Opinion
November 1, 2001.
Order, Supreme Court, New York County (Barbara Kapnick, J.), entered May 26, 2000, which, insofar as appealed from as limited by the briefs, granted defendant-respondent cooperative corporation's motion for partial summary judgment dismissing the complaint as against it insofar as asserted by plaintiff-appellant Senich to the extent of dismissing all of Senich's causes of action against the cooperative corporation except for the third and eighth causes of action in part, implicitly denied Senich's cross motion for partial summary judgment as to liability on certain of her causes of action, and denied Senich's cross motion to disqualify defendants' counsel, unanimously affirmed, with costs.
C. Jaye Berger, for plaintiffs-appellants.
Eileen O'Toole, for defendants-respondents.
Before: Sullivan, P.J., Rosenberger, Tom, Wallach, Rubin, JJ.
The motion court correctly dismissed Senich's complaint as against the cooperative corporation to the extent her causes of action are based on her alleged status as a shareholder therein, in that the record establishes, as a matter of law, that Senich does not own the shares assigned to the apartment at issue. Although Senich and her co-plaintiff allege that the co-plaintiff sold plaintiff his shares in the cooperative, the record establishes that Senich and the co-plaintiff failed to comply with the requirements of the proprietary lease for rendering such a transfer effective as against the cooperative, including, inter alia, obtaining the cooperative's written consent to the transfer. Indeed, it is undisputed that no such consent was either sought or given. We find that the conduct of the cooperative alleged by Senich to constitute informal recognition of her shareholder status is insufficient to override the express provisions of the proprietary lease. We further note that Senich is collaterally estopped to claim shareholder status by her entry into a stipulation settling a prior action she commenced against the cooperative, which stipulation provided that the cooperative would issue a new stock certificate for the shares at issue in the name of another person. Contrary to Senich's present contentions, she deliberately placed her claim to ownership of such shares at issue in the prior action. The foregoing renders it unnecessary to consider on this appeal the validity of the cooperative's purported foreclosure on the shares under UCC article 9.

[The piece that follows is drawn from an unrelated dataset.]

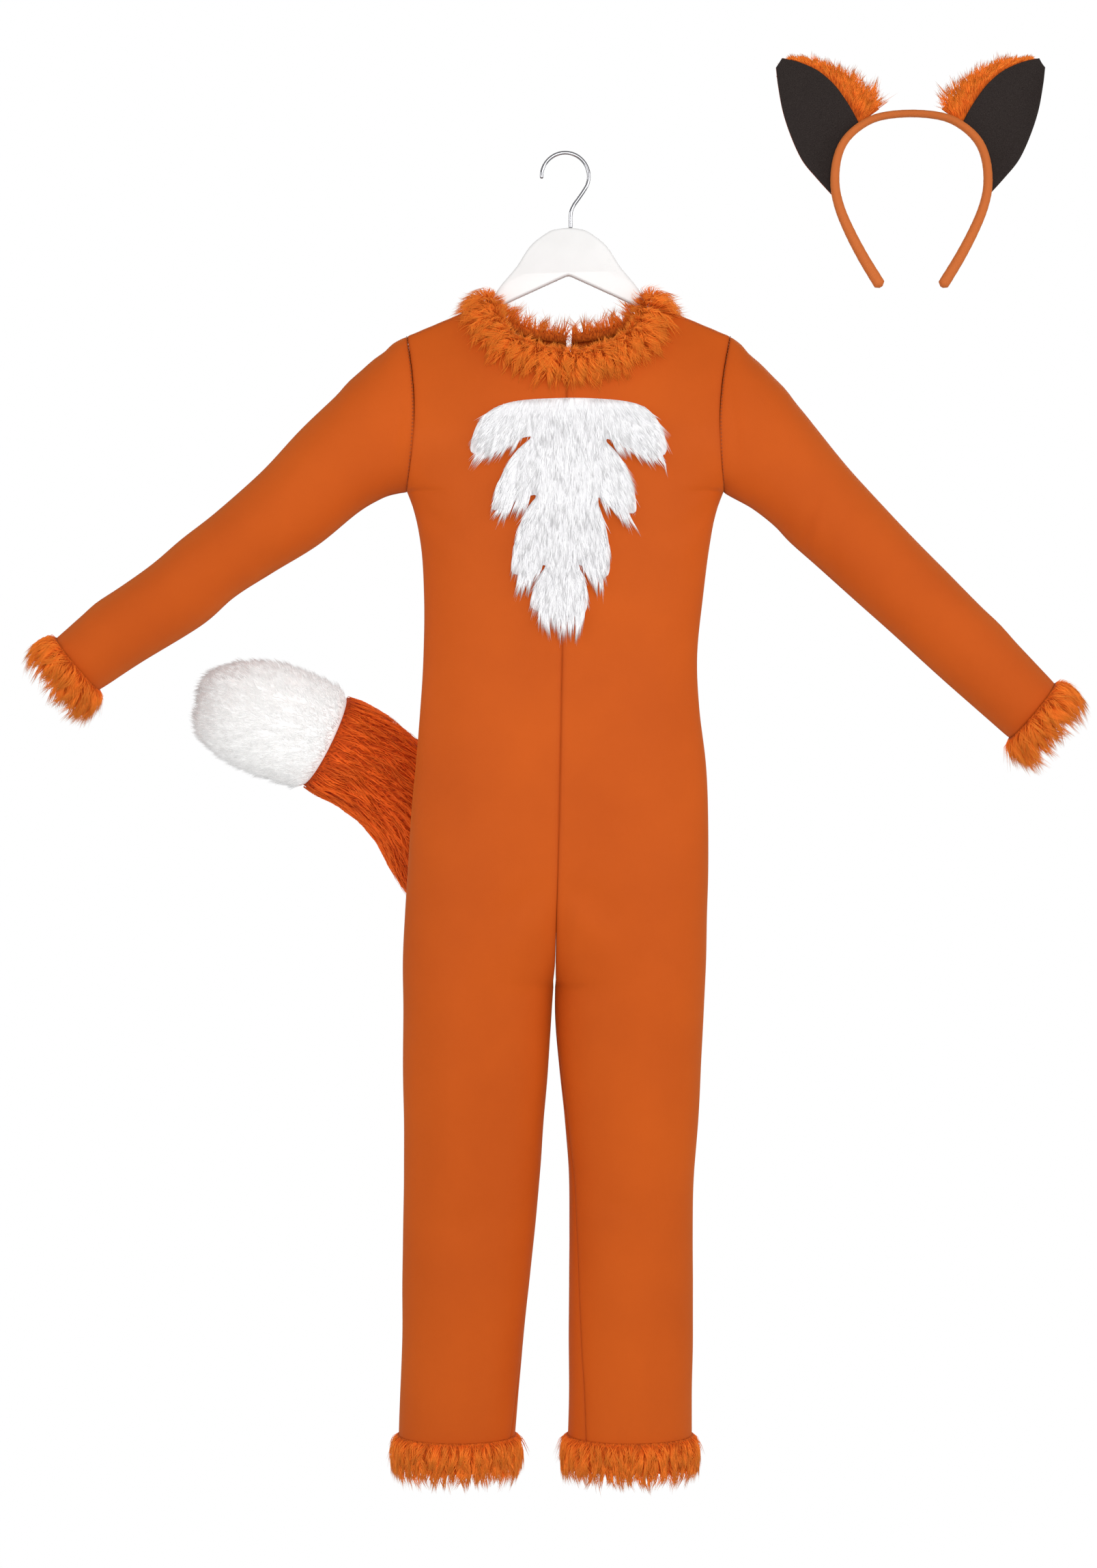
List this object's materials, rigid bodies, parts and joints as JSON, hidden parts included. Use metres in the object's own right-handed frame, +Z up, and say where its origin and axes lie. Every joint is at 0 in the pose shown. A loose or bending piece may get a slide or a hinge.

Senich's cross motion to disqualify defendants' counsel was properly denied, inasmuch as her conclusory and unsubstantiated allegations were insufficient to establish that she had an attorney-client relationship with the attorneys for the cooperative. In light of the prior history of disputes and litigation between Senich and the cooperative, she could not reasonably have believed that the cooperative's attorneys were representing her, in the absence of express agreement to that effect (see, Polovy v. Duncan, 269 A.D.2d 111, 112, citing Talvy v. American Red Cross, 205 A.D.2d 143, 149, affd 87 N.Y.2d 826; Jane St. Co. v. Rosenberg Estis, 192 A.D.2d 451, lv denied 82 N.Y.2d 654).
THIS CONSTITUTES THE DECISION AND ORDER OF THE SUPREME COURT, APPELLATE DIVISION, FIRST DEPARTMENT.